1744-11-04, de Voltaire [François Marie Arouet] à Graf Otto Christoph von Podewils.

Vous êtes si heureux mon cher et respectable amy que vous n'avez pas le temps de me parler de votre bonheur.
Je vous en ay pourtant fait mon compliment. J'ay bien entendu dire qu'on oublioit quelque fois ses anciennes maîtresses pour une femme charmante mais non pas ses anciens amis. Vous ne m'avez pas répondu un mot sur l'affaire de ce bon seigneur le pauvre baron de Pölnits. Eh bien n'y songez guères, mais songez un peu à moy; voicy un petit compliment et un petit placet à votre auguste maître que je vous suplie de lire et de luy envoyer. Vous aurez la bonté de le cacheter. je veux qu'il vous amuse avant d'amuser le grand Federic.
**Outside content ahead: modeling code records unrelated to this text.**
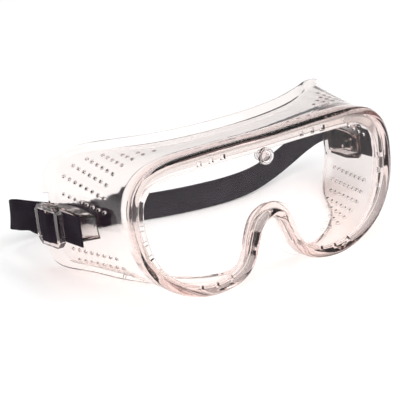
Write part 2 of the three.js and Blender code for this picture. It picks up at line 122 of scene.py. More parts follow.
floor_mesh = bpy.data.meshes.new("table_top")
reach = 4
floor_level = -0.0001
floor_mesh.from_pydata(
    [(-reach, -reach, floor_level), (reach, -reach, floor_level), (reach, reach, floor_level),
     (-reach, reach, floor_level)],
    [], [(0, 1, 2, 3)],
)
floor = bpy.data.objects.new("table_top", floor_mesh)
scene.collection.objects.link(floor)
table_paint = bpy.data.materials.new("white_table")
table_paint.use_nodes = True
paint = table_paint.node_tree.nodes["Principled BSDF"]
paint.inputs["Base Color"].default_value = (0.93, 0.93, 0.93, 1)
paint.inputs["Roughness"].default_value = 0.7
paint.inputs["Specular IOR Level"].default_value = 0.1
floor_mesh.materials.append(table_paint)


# ---------------------------------------------------------------------------------------------
# Frame body: one soft clear PVC moulding, with a beaded rim that grips the lens in a groove, a
# thin vented wall and an out-turned flange that seals on the face. All its corners are rounded.
# ---------------------------------------------------------------------------------------------
rim_width = 160
rim_height = 74.3
temple_depth = 73
cheek_depth = 15
temple_spread = 12.8
flange_rise = 12
lens_bend_radius = 1000
rest_pitch = math.radians(12.5)

rim_band = 9
bead_width = 4.4
bead_height = 1.9
rim_side_depth = 9.4
lip_front = 2.2
lens_thickness = 2
lens_clearance = 0.3
lens_inset = 3.4
groove_front = 3.8
back_lip_depth = 2
back_lip_setback = 1.2

wall_thickness = 1.8
wall_inset = 0.4
flange_width = 4.2
flange_slope = 3.2
flange_thickness = 1.4

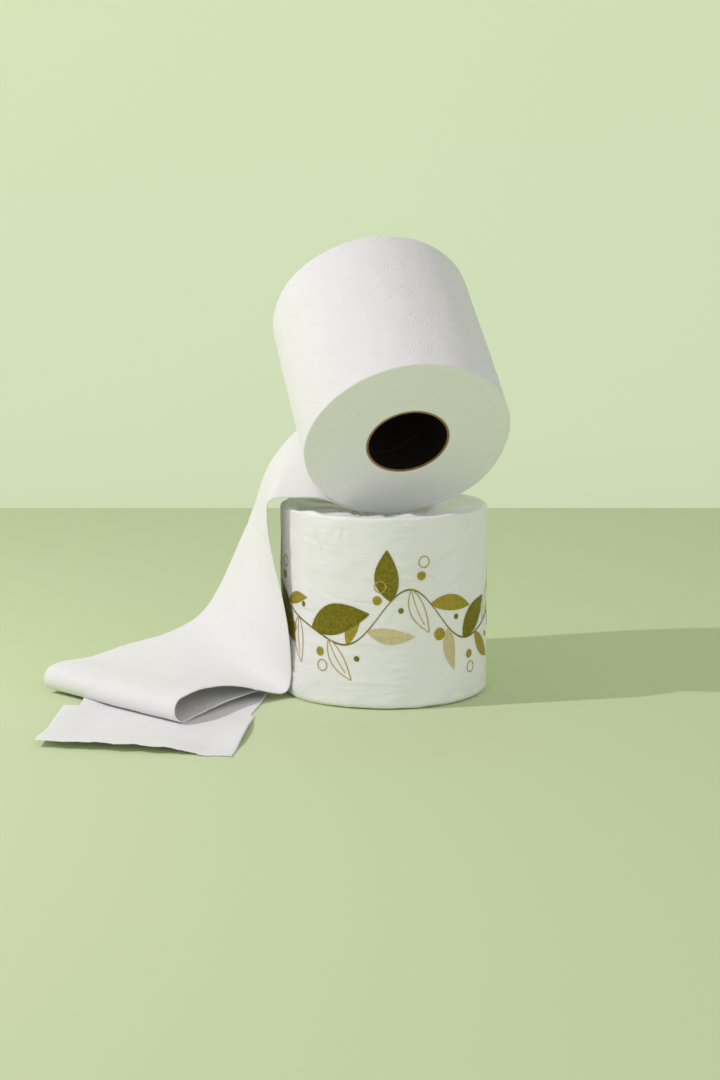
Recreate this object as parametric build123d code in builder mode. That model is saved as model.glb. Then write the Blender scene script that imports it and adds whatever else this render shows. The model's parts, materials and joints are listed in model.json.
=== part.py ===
"""Toilet paper roll pack: one roll sealed in its paper wrapper, and one loose roll balanced on it.

The wrapped roll stands on its end. The loose roll lies back on it, its lower front rim in the
tucked-in hollow on top, and its first sheets hang down and lie folded on the floor.
Millimetres, +Z up, origin at the centre of the wrapped roll's base, front towards -Y.
"""
from build123d import *
from math import cos, sin, radians
import os

# ---------------------------------------------------------------- driving sizes
sheet_width = 100.0        # width of the web, which is also the length of a roll
roll_diameter = 108.0      # wound paper, core to last turn
core_diameter = 43.6       # outside of the cardboard core
core_wall = 1.0
winding_gap = 0.1          # first turn round the core
tail_thickness = 0.8       # three embossed plies, with their loft
front_fold_radius = 6.4    # the loose turn at the front, where the web doubles under itself
back_fold_radius = 1.5     # the flatter turn at the back
floor_gap = 0.05           # lying web above the floor

wrapper_slack = 0.75       # crumpled wrapper, standing off the paper it holds
edge_radius = 6.0          # shoulder of the wrapped roll at both ends
hollow_radius = 23.0       # where the wrapper is tucked into the core, at the lip
hollow_floor = 17.0        # radius at the bottom of that hollow
hollow_depth = 12.0
lip_radius = 5.5
hollow_corner = 4.0

# ---------------------------------------------------------------- how the loose roll rests
lean = 37.9                # degrees that the roll's axis rises towards the back
turn = 13.9                # degrees that its front face is turned to the right
rim_x = 4.0                # where the lowest point of its front rim lies
rim_y = -0.5
rim_sink = 6.0             # how far that point is sunk below the top of the wrapped roll
seat_gap = 0.3             # between the wrapper and the roll that rests in it
front_leave = 20.0         # degrees from the roll's lowest line, where the web's front edge comes away
back_leave = -25.0         # the same for its back edge
tuck_turn = 9.0            # degrees that the web's solid runs on under the last turn
tuck_depth = 1.5           # and how deep it ends there
web_proud = 0.1            # last turn, standing off the roll where it comes away
past_lip = 8.0             # how far outside the hollow the web has risen clear of it

roll_radius = roll_diameter / 2
core_radius = core_diameter / 2
pack_radius = roll_radius + wrapper_slack
pack_height = sheet_width

axis_back = Vector(-sin(radians(turn)) * cos(radians(lean)),
                   cos(radians(turn)) * cos(radians(lean)),
                   sin(radians(lean)))
roll_left = Vector(-cos(radians(turn)), -sin(radians(turn)), 0)
face_up = axis_back.cross(roll_left)
rim_low = Vector(rim_x, rim_y, pack_height - rim_sink)
roll_plane = Plane(origin=rim_low + face_up * roll_radius, x_dir=roll_left, z_dir=axis_back)

# ---------------------------------------------------------------- the wrapped roll
with BuildPart() as wrapped_roll:
    with BuildSketch():
        Circle(pack_radius)
    extrude(amount=pack_height)
    fillet(wrapped_roll.edges().filter_by(GeomType.CIRCLE), edge_radius)
    for mouth in (Plane.XY.offset(pack_height), Plane(origin=(0, 0, 0), z_dir=(0, 0, -1))):
        with BuildSketch(mouth.offset(-hollow_depth)):
            Circle(hollow_floor)
        with BuildSketch(mouth):
            Circle(hollow_radius)
        loft(mode=Mode.SUBTRACT)
        lip = wrapped_roll.edges().filter_by(GeomType.CIRCLE).filter_by(
            lambda edge: abs(edge.radius - hollow_radius) < 0.01)
        fillet(lip, lip_radius)
        corner = wrapped_roll.edges().filter_by(GeomType.CIRCLE).filter_by(
            lambda edge: abs(edge.radius - hollow_floor) < 0.01)
        fillet(corner, hollow_corner)
    with BuildSketch(roll_plane.offset(-seat_gap)):
        Circle(roll_radius + seat_gap)
    extrude(amount=sheet_width + 2 * seat_gap, mode=Mode.SUBTRACT)
wrapped_roll.part.label = "wrapped_roll"

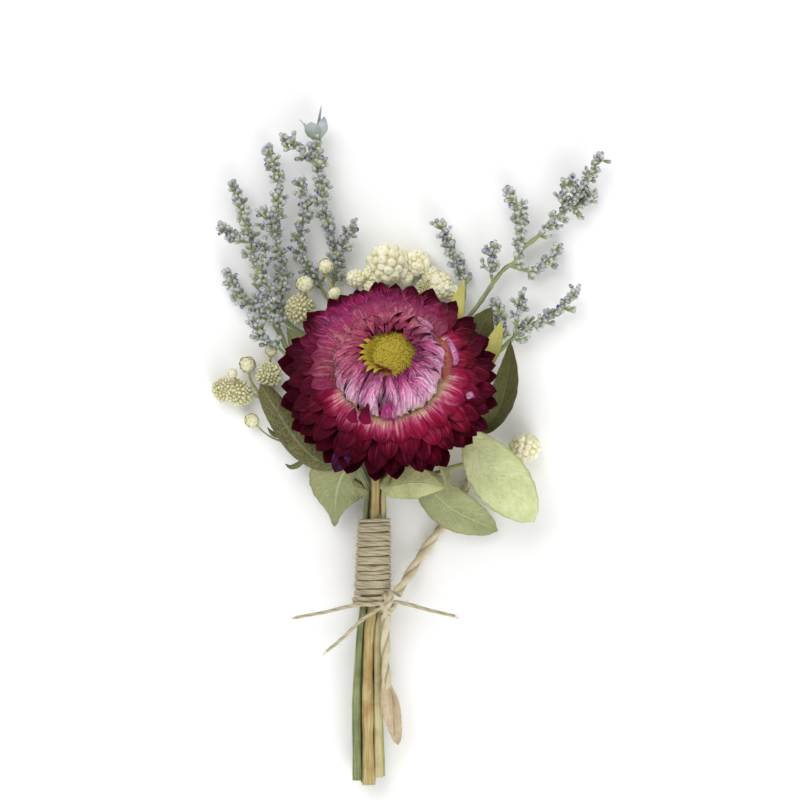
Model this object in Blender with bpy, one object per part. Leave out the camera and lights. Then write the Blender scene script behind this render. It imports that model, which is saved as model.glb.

Vous verrez que madame du Chastelet pouroit bien aller à Cleves au printemps; et vous ne doutez pas qu'alors nous ne fassions un tour à la Haye. Elle a autant d'envie de vous connaître que je suis enchanté de vous avoir connu. Bon soir mon charmant ministre, il faut cacheter son paquet, et aller travailler à des fêtes avec le même plaisir que vous travaillez aux plus grandes affaires. Ne m'oubliez pas toujours, parlez de moy à celle qui fait votre bonheur, buvez à ma santé avec mr de la Ville, avec cet aimable général etc., et croyez que vous aurez toujours en moy le serviteur le plus tendre.